Martial Arts Odyssey is an American web TV show with a martial arts travel theme. Created and hosted by Antonio Graceffo, the series has run more than 180 episodes shot in Taiwan, Thailand, Vietnam, the Philippines, Malaysia, Laos, Burma, and Cambodia. Martial arts featured on the show include: Muay Thai, Muay Chaiya, Pradal Serey (Khmer boxing), Bokator, Filipino Kuntaw, Mixed Martial Arts (MMA), Kung Fu, Silat Kalam, Silat Melayu, Tomoi, boxing, Muay Lao, Ziyou Bodji, urban combat, Lai Tai, Muay Boran, military hand-to-hand combat, Silambam, and others.

==Format==
Each episode opens with Antonio standing next to an instructor while delivering his standard greeting: "Hey, I’m Antonio Graceffo. And this is Martial Arts Odyssey. Today we are in (name of the location). And we are learning (name of martial art). With me today is (name of instructor)." Every episode includes training sequences, including some involving Antonio sparring with different martial artists. In addition, the show contains interviews with practitioners of the profiled martial art, as well as details of local culture and history in the area where these arts were founded. Antonio describes himself as a martial arts anthropologist.

In various episodes Antonio can be heard speaking with his guests in a number of languages, such as Thai, Chinese, Vietnamese, Khmer, Spanish, German, and Italian. In total, Antonio speaks nine languages.

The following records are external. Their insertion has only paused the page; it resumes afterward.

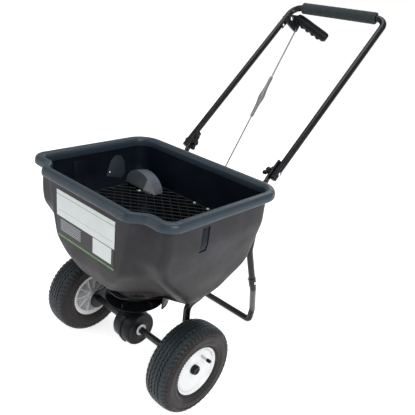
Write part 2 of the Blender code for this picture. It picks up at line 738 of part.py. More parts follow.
def crown_gear():
    """The face gear on the axle, its teeth towards the pinion."""
    face = PINION_RADIUS + TOOTH_HEIGHT / 2 + 0.0006
    back = face + 0.005
    hub_end = HOUSING_HALF_WIDTH - HOUSING_WALL - 0.0015
    bore = AXLE_RADIUS + CLEARANCE
    outer = PITCH_RADIUS + GEAR_FACE / 2 + 0.0015
    profile = [(bore, face), (outer, face), (outer, back), (0.014, back), (0.014, hub_end), (bore, hub_end)]
    obj = lathe("crown_gear", profile, CROWN_TEETH, "X", (0, 0, AXLE_Z))
    bm = bmesh.new()
    for i in range(CROWN_TEETH):
        angle = 2 * math.pi * (i + 0.5) / CROWN_TEETH
        turn = Matrix.Translation((0, 0, AXLE_Z)) @ Matrix.Rotation(angle, 4, "X")
        made = bmesh.ops.create_cube(bm, size=1.0)["verts"]
        for vert in made:
            tip = vert.co.x < 0
            vert.co.x = face - TOOTH_HEIGHT if tip else face + 0.001
            vert.co.y *= 0.0016 if tip else 0.0030
            vert.co.z = PITCH_RADIUS + vert.co.z * GEAR_FACE
        bmesh.ops.transform(bm, matrix=turn, verts=made)
    join(obj, from_bmesh("teeth", bm))
    pin_x = (back + hub_end) / 2
    cut(obj, cylinder("hole", PIN_RADIUS + CLEARANCE, 0.06, (pin_x, 0, AXLE_Z), "Z", SMALL_ROUND))
    pivot(obj, (0, 0, AXLE_Z))
    pivot(cylinder("gear_pin", PIN_RADIUS, 0.030, (pin_x, 0, AXLE_Z), "Z", 12), (0, 0, AXLE_Z))
    return pin_x


def housings():
    """The two halves of the gear housing with the neck round the shaft, and their white bushes."""
    half = HOUSING_HALF_WIDTH
    outer = HOUSING_RADIUS
    seam = outer + 0.002
    profile = [(0.0, -0.002), (seam, -0.002), (seam, 0.003), (outer, 0.003), (outer, half - 0.003),
               (outer - 0.003, half), (0.0, half)]
    right = lathe("housing_right", profile, 24, "X", (0, 0, AXLE_Z))
    neck_low = AXLE_Z + outer - 2 * HOUSING_WALL
    join(right, cylinder("neck", NECK_RADIUS, NECK_TOP_Z - neck_low, (0, 0, (NECK_TOP_Z + neck_low) / 2), sides=16))
    cavity = half - HOUSING_WALL
    cut(right,
        cylinder("cavity", outer - HOUSING_WALL, 2 * cavity, (0, 0, AXLE_Z), "X", 24),
        cylinder("bush_hole", 0.0115 + CLEARANCE, 0.03, (half, 0, AXLE_Z), "X", ROUND),
        cylinder("shaft_hole", SHAFT_RADIUS + CLEARANCE, 0.08, (0, 0, NECK_TOP_Z), "Z", 16),
        box("other_half", (0.1, 0.2, 0.4), (-0.05 + CLEARANCE / 2, 0, AXLE_Z)))
    mirrored(right, "housing_left")
    bore = AXLE_RADIUS + CLEARANCE
    bush = [(bore, cavity), (0.0115, cavity), (0.0115, half + CLEARANCE), (BUSH_RADIUS, half + CLEARANCE),
            (BUSH_RADIUS, half + 0.0025), (bore, half + 0.0025)]
    mirrored(lathe("housing_bush_right", bush, ROUND, "X", (0, 0, AXLE_Z)), "housing_bush_left")


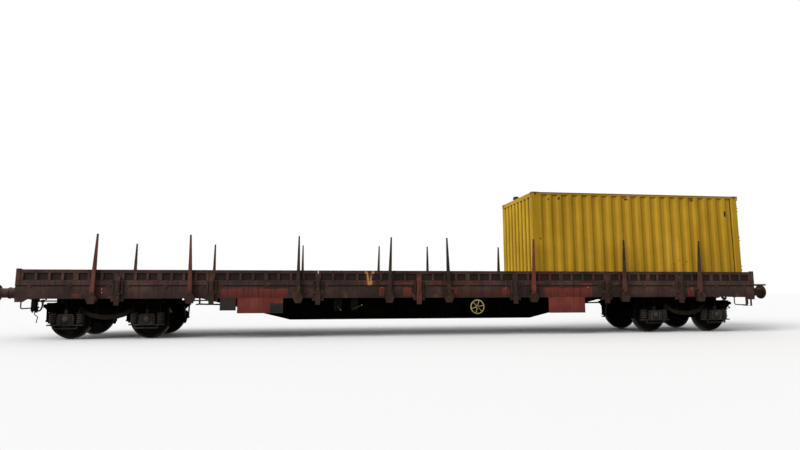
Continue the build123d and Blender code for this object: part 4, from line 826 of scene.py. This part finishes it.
def makeEnds():
    bolts = bmesh.new()
    gear = bmesh.new()
    for end in hands:
        out = (end, 0.0, 0.0)
        for across in hands:
            for dy, dz in pairs:
                addBolt(bolts, (end * endSet["plateX"], across * wagon["bufferY"] + dy * endSet["boltAt"],
                    wagon["bufferZ"] + dz * 0.115), out, 0.018)
            for dz in (-0.085, 0.0, 0.085):
                addBolt(bolts, (end * endSet["hookX"], across * 0.13, wagon["bufferZ"] + dz), out, 0.016)
            y = across * endSet["lampY"]
            addBlock(gear, (end * 9.328, y - 0.03, endSet["lampLow"]), (end * 9.34, y + 0.03, 1.225), 0.003)
            addBlock(gear, (end * 9.338, y - 0.03, 1.212), (end * 9.372, y + 0.03, 1.222), 0.003)
            addBlock(gear, (end * 9.364, y - 0.026, 1.15), (end * 9.374, y + 0.026, 1.222), 0.003)
            for z in (endSet["lampLow"] + 0.02, endSet["lampLow"] + 0.06):
                addBolt(bolts, (end * 9.34, y, z), out, 0.009)
        x = end * endSet["linkX"]
        step = (endSet["screwHigh"] - endSet["screwLow"]) / (2 * endSet["threadCount"])
        profile = [(0.0, 0.0)]
        for i in range(2 * endSet["threadCount"] + 1):
            profile.append((i * step, endSet["threadRadius"] if i % 2 else 0.0195))
        profile.append((2 * endSet["threadCount"] * step, 0.0))
        addTurned(gear, profile, (x, 0.0, endSet["screwLow"]), (0.0, 0.0, 1.0), 16)
        addTurned(gear, [(0.0, 0.0), (0.0, 0.034), (0.036, 0.034), (0.036, 0.0)], (x, 0.0, 0.79),
            (0.0, 0.0, 1.0), 20)
        addRod(gear, (x, 0.0, 0.808), (x + end * 0.02, -0.15, 0.63), 0.0095, sides=12)
        bmesh.ops.create_icosphere(gear, subdivisions=2, radius=0.027,
            matrix=Matrix.Translation((x + end * 0.02, -0.152, 0.628)))
        for across in hands:
            for z in (0.728, 0.898):
                addBolt(gear, (x, across * 0.076, z), (0.0, across, 0.0), 0.019)
    makePiece("endBolts", bolts, boltPaint, smooth=0)
    makePiece("couplingScrews", gear, boltPaint)


makeEnds()
print("ends detailed")

# Brake gear under the floor: main pipe, pull rods with levers, straps round the tank, lids of the relays,
# and over each bogie the channels that carry it, which hang lower where they clear the transom and are
# near-black steel that stands in for shade in the gap under the solebar
gearSet = {"z": 0.888, "y": 0.3, "inner": 0.268, "radius": 0.017, "tankZ": 0.728, "straps": (-2.12, -1.18),
    "reach": (6.12, 8.78), "lowReach": ((6.12, 7.1), (7.76, 8.78)), "hangers": (6.2, 6.8, 8.1, 8.66),
    "face": 0.5, "web": 0.508, "flange": 0.532, "hangerY": (0.485, 0.501),
    "channelZ": (0.838, 0.846, 0.873, 0.875, 0.972), "hangerZ": (0.9, 1.014), "lidY": 1.344,
    "lidBoltX": (8.884, 8.961), "lidBoltZ": (0.72, 0.91)}


def makeUnderGear():
    z, y, inner, tankZ = gearSet["z"], gearSet["y"], gearSet["inner"], gearSet["tankZ"]
    makePipe("brakePipe", [(9.17, y, z), (8.9, y, z), (8.6, inner, z), (5.0, inner, z), (0.42, inner, z),
        (0.05, inner, z), (-0.45, -inner, z), (-0.8, -inner, z), (-5.0, -inner, z), (-8.6, -inner, z),
        (-8.9, -y, z), (-9.17, -y, z)], gearSet["radius"], girderPaint)
    makePipe("tankPipe", [(-0.75, -inner, z), (-0.72, -0.2, z), (-0.7, -0.05, 0.82), (-0.85, 0.0, 0.76),
        (-0.92, 0.0, 0.74)], 0.011, girderPaint)
    shape = bmesh.new()
    for x in gearSet["straps"]:
        for at in (-0.02, 0.02):
            addTurned(shape, [(at - 0.014, 0.188), (at - 0.014, 0.197), (at + 0.014, 0.197),
                (at + 0.014, 0.188), (at - 0.014, 0.188)], (x, 0.0, tankZ), (1.0, 0.0, 0.0), 40)
    addRod(shape, (2.3, 0.0, tankZ), (5.55, 0.0, 0.79), 0.019)
    addRod(shape, (-2.75, 0.0, tankZ), (-5.55, 0.0, 0.79), 0.019)
    addRod(shape, (3.2, 0.0, 0.745), (4.1, 0.0, 0.762), 0.034)
    for end in hands:
        addBlock(shape, (end * 5.53, -0.32, 0.775), (end * 5.59, 0.32, 0.805), 0.01, 2)
        addBlock(shape, (end * 5.54, -0.02, 0.8), (end * 5.58, 0.02, 1.02), 0.004)
    addBlock(shape, (-2.79, -0.32, 0.71), (-2.73, 0.32, 0.74), 0.01, 2)
    addBlock(shape, (-2.78, -0.018, 0.73), (-2.74, 0.018, 1.0), 0.004)
    # The channels close the gap under the solebar over each bogie with near-black steel in place of shade
    base, flangeTop, foot, lap, top = gearSet["channelZ"]
    for end, across in pairs:
        face, web, flange = [across * gearSet[key] for key in ("face", "web", "flange")]
        left, right = [end * x for x in gearSet["reach"]]
        addBlock(shape, (left, face, foot), (right, web, top), 0.002)
        for start, stop in gearSet["lowReach"]:
            addBlock(shape, (end * start, face, base), (end * stop, web, lap), 0.002)
            addBlock(shape, (end * start, face, base), (end * stop, flange, flangeTop), 0.002)
        inside, outside = [across * place for place in gearSet["hangerY"]]
        for x in gearSet["hangers"]:
            addBlock(shape, (end * x - 0.02, inside, gearSet["hangerZ"][0]),
                (end * x + 0.02, outside, gearSet["hangerZ"][1]), 0.002)
    for turn in hands:
        addBlock(shape, (turn * 8.965, turn * gearSet["lidY"], 0.7), (turn * 8.88, turn * 1.335, 0.93),
            0.004)
        for x in gearSet["lidBoltX"]:
            for boltZ in gearSet["lidBoltZ"]:
                addBolt(shape, (turn * x, turn * gearSet["lidY"], boltZ), (0.0, turn, 0.0), 0.007)
    makePiece("brakeRods", shape, girderPaint)


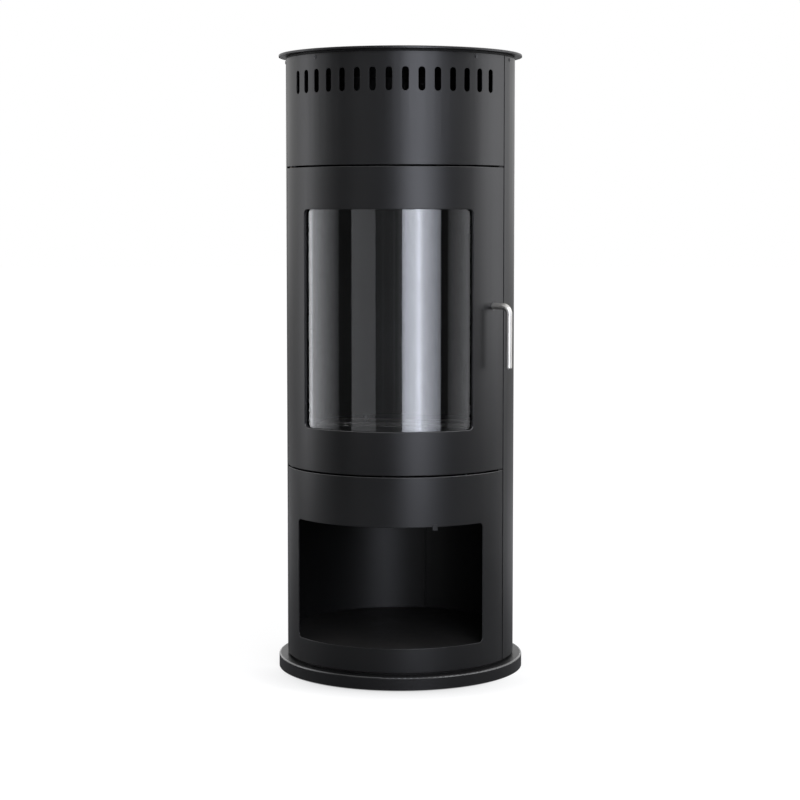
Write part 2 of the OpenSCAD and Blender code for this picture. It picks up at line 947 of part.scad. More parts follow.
module door_handle() {
    shaft_x0 = tongue_x0 - shaft_nut_h - shaft_end;
    bend_x = grip_r - bend_r;
    grip_z0 = handle_at_z - grip_drop;
    bend_z = handle_at_z - bend_r;
    color("#c9cbcc") {
        radial_bar(handle_angle, handle_at_z, shaft_x0, tongue_x1 + over, shaft_end_r);
        radial_bar(handle_angle, handle_at_z, tongue_x1, bend_x, bar_r);
        at_angle(handle_angle) {
            translate([bend_x, 0, bend_z])
                rotate([90, 0, 0])
                    rotate_extrude(angle = 90)
                        translate([bend_r, 0])
                            circle(r = bar_r);
            translate([grip_r, 0, grip_z0 + bar_chamfer])
                cylinder(h = bend_z - grip_z0 - bar_chamfer, r = bar_r);
            translate([grip_r, 0, grip_z0])
                cylinder(h = bar_chamfer, r1 = bar_r - bar_chamfer, r2 = bar_r);
        }
    }
}

module latch_tongue() {
    color("#a9acae")
        at_angle(handle_angle)
            translate([tongue_x0, 0, handle_at_z])
                difference() {
                    union() {
                        rotate([0, 90, 0])
                            cylinder(h = tongue_t, r = tongue_w / 2);
                        translate([0, 0, -tongue_w / 2])
                            cube([tongue_t, tongue_l, tongue_w]);
                    }
                    translate([-over, 0, 0])
                        rotate([0, 90, 0])
                            cylinder(h = tongue_t + 2 * over, r = shaft_end_r + running);
                }
}

module shaft_nut() {
    color("#b0b2b4")
        at_angle(handle_angle)
            translate([tongue_x0 - shaft_nut_h, 0, handle_at_z])
                rotate([0, 90, 0])
                    hex_nut(nut_across_r, shaft_nut_h, shaft_end_r + running);
}

module burner_tank() {
    color("#c2c4c5")
        difference() {
            translate([-tank_l / 2, -tank_w / 2, tank_z0])
                cube([tank_l, tank_w, tank_h]);
            translate([-tank_l / 2 + tank_t, -tank_w / 2 + tank_t, tank_z0 + tank_t])
                cube([tank_l - 2 * tank_t, tank_w - 2 * tank_t, tank_h]);
        }
}

module burner_plate() {
    color("#c2c4c5")
        difference() {
            translate([-plate_l / 2, -plate_w / 2, deck_z])
                cube([plate_l, plate_w, plate_t]);
            translate([fire_x0, -fire_w / 2, deck_z - over])
                cube([fire_l, fire_w, plate_t + 2 * over]);
        }
}

module ceramic_wool() {
    gap = tank_t + fit;
    color("#e4e1d8")
        translate([-tank_l / 2 + gap, -tank_w / 2 + gap, tank_z0 + tank_t])
            cube([tank_l - 2 * gap, tank_w - 2 * gap, tank_h - tank_t - wool_gap]);
}

// Rail with a foot on the plate and a lip over the lid's edge, on one side of the lid
module lid_guide() {
    length = tank_l - 2 * guide_end;
    wall_y = lid_w / 2 + snug;
    translate([-length / 2, wall_y, plate_z1])
        cube([length, guide_foot, guide_t]);
    translate([-length / 2, wall_y, plate_z1])
        cube([length, guide_t, guide_top_z - plate_z1 + guide_t]);
    translate([-length / 2, wall_y - guide_lap, guide_top_z])
        cube([length, guide_lap + guide_t, guide_t]);
}

module lid_guides() {
    color("#b4b6b7") {
        lid_guide();
        mirror([0, 1, 0])
            lid_guide();
    }
}

module burner_lid() {
    color("#c9cbcc")
        translate([lid_x0, -lid_w / 2, lid_z0])
            cube([lid_l, lid_w, lid_t]);
}

module lid_knob() {
    color("#1c1c1c")
        translate([lid_x0 + lid_l / 2, 0, lid_z0 + lid_t])
            rotate_extrude() {
                square([knob_stem_r, knob_stem_h + knob_h]);
                translate([0, knob_stem_h])
                    square([knob_r, knob_h - knob_edge]);
                translate([0, knob_stem_h])
                    square([knob_r - knob_edge, knob_h]);
                translate([knob_r - knob_edge, knob_stem_h + knob_h - knob_edge])
                    circle(r = knob_edge);
            }
}

foot_pads();
foot_studs();
foot_nuts();
base_pan();
plinth_ring();
floor_tray();
left_shell();
right_shell();
back_strip();
strip_rivets();
left_seam_strip();
right_stop_strip();
lower_front_panel();
tool_clip();
firebox_floor();
deck_legs();
burner_deck();
heat_shield();
firebox_ceiling();
upper_front_panel();
top_ring();
top_plate();
case_screws();
flange_screws();
hinge_pins();
thrust_washers();
catch_spring();
catch_screws();
door_panel();
window_glass();
glass_gasket();
glass_clips();
clip_studs();
clip_nuts();
hinge_bushes();
handle_bush();
door_handle();
latch_tongue();
shaft_nut();
burner_tank();
burner_plate();
ceramic_wool();
lid_guides();
burner_lid();
lid_knob();
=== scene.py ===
"""Looks of a round free-standing bioethanol fireplace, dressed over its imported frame."""
import math

import bpy
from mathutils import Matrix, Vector, noise


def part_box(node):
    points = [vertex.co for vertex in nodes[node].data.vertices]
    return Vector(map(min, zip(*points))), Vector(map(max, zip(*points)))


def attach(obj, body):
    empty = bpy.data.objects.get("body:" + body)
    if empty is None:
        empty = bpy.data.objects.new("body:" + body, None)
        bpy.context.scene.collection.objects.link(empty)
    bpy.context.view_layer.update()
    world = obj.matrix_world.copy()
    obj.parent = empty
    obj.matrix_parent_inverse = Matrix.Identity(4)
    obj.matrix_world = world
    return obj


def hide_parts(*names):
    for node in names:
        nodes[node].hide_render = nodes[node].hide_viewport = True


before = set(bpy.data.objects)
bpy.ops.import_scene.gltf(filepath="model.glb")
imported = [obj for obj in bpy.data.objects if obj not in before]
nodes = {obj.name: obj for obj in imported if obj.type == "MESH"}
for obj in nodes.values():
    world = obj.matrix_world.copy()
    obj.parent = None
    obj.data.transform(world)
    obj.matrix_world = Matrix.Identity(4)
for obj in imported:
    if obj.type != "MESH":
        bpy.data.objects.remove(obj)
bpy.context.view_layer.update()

# lengths are in metres, angles in degrees
CAMERA_SIDE = 8.5             # to the viewer's right of the stove's front
CAMERA_TILT = 85.849          # up from looking straight down
CAMERA_PLACE = (0.5493, -3.6752, 0.829)
PANEL_AWAY = 3.0              # from the stove's middle line to a light panel
DRAPE_AWAY = 3.3              # the same to a dark drape
DRAPE_COUNT = 7
DRAPE_START = -112            # bearing of the first drape's edge from the camera
DRAPE_STEP = 28               # from one drape's edge to the next one's
DRAPE_LAP = 0.2               # how far a drape reaches over the next
ROOM_LIGHT = 0.45             # strength of the white room as a light; it is seen at 1
FLOOR_RADIUS = 30
FLOOR_SEEN = (0.1, 0.1, 0.1, 1)   # the floor's colour to the camera, before its lift
BODY_INNER_RADIUS = 0.2078
VENTED_FRONT_BOTTOM = 0.93    # inside faces above this height are dull
BASE_RIM_RADIUS = 0.2222      # the base's glossier rim, a painted highlight, lies outside this radius
SHEET_EDGE = 0.0009           # bevel widths: the edges beside the openings,
FOLDED_EDGE = 0.0005          # the two shells,
SLOT_EDGE = 0.0004            # the vent slots,
BAR_EDGE = 0.0008             # the handle and the window's cord,
RUBBER_EDGE = 0.0006          # and the feet
SHARP = 40                    # least angle between faces for a bevel
COMPARTMENT_TOP = 0.3         # the lower front's eased edges carry the painted highlight above this height
FACES_UP = 0.3                # least upward part of a normal for the edge finish, a painted highlight
WOOL_EDGE = 0.004             # bevel width of the wool pad
WOOL_SETTLE = 0.0008          # how far its top sinks everywhere,
WOOL_LUMP = 0.0028            # in its hollows,
WOOL_SLUMP = 0.003            # and towards its sides
WOOL_NAP = 0.0006             # how far its sides draw in


# ---------------------------------------------------------------- camera and studio

def place_camera():
    """A long lens nearly four metres away, looking slightly down on the stove."""
    lens = bpy.data.cameras.new("studio_camera")
    lens.sensor_width = 36
    lens.lens = 90.83
    lens.shift_x = -0.0005
    lens.shift_y = -0.045
    lens.clip_end = 80
    camera = bpy.data.objects.new("studio_camera", lens)
    bpy.context.scene.collection.objects.link(camera)
    camera.location = CAMERA_PLACE
    camera.rotation_euler = (math.radians(CAMERA_TILT), 0, math.radians(CAMERA_SIDE))
    bpy.context.scene.camera = camera
    bpy.context.scene.view_settings.view_transform = "Standard"


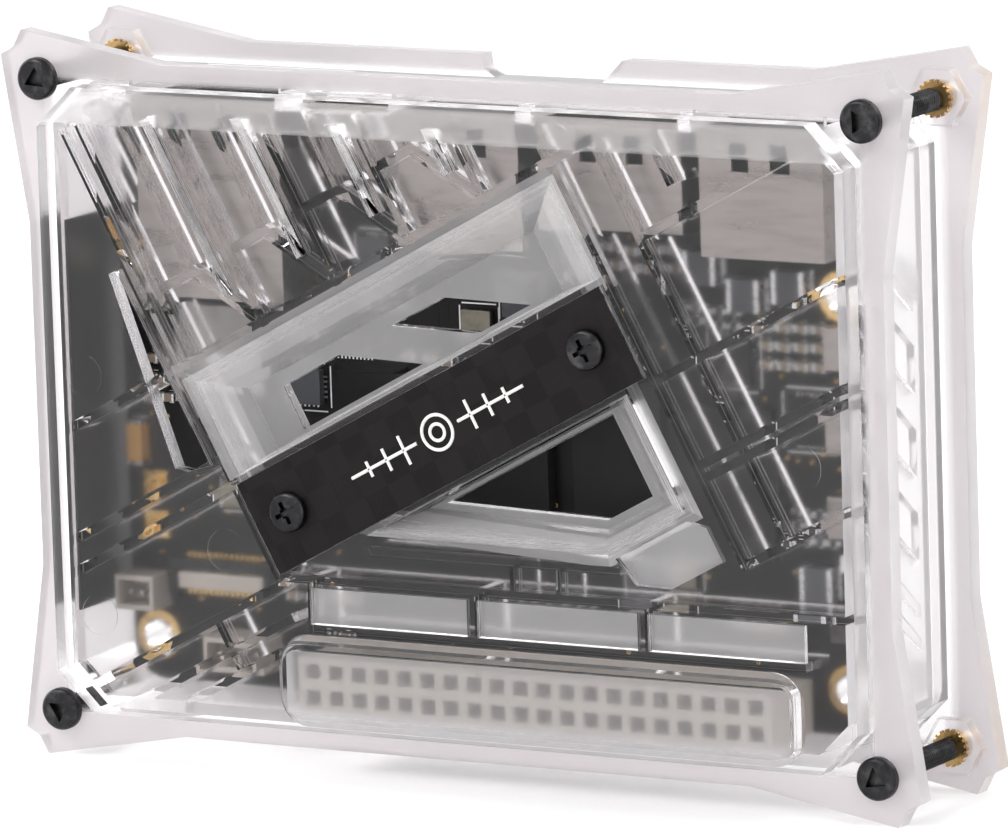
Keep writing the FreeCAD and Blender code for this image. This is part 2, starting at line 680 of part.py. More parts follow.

The show is produced on a low budget and is shot with a single video camera and edited on free software. The show has no sponsors.

==Unique aspects==
Martial Arts Odyssey seems to be the first, if not the only martial arts-related reality travel show which appears on YouTube and which is privately funded, without the support of commercial sponsors. It has run more episodes than any other martial arts documentary series. Episodes have been shot in countries and features arts not featured on major networks, such as Muay Lao, Lai Tai, and Silat Kalam.

The show has been credited with having revived a number of lost and nearly lost martial arts, including Bokator, Lai Tai, Silat Kalam and Kuntaw.

==Reception==
The first episode was shot in Manila, in the Philippines, in 2007. While Martial Arts Odyssey appears primarily on YouTube, episodes have been rented to various other media outlets. Raw footage has also been loaned to other producers and has appeared in more professional shows. The show has had over one million views on YouTube as of 2012.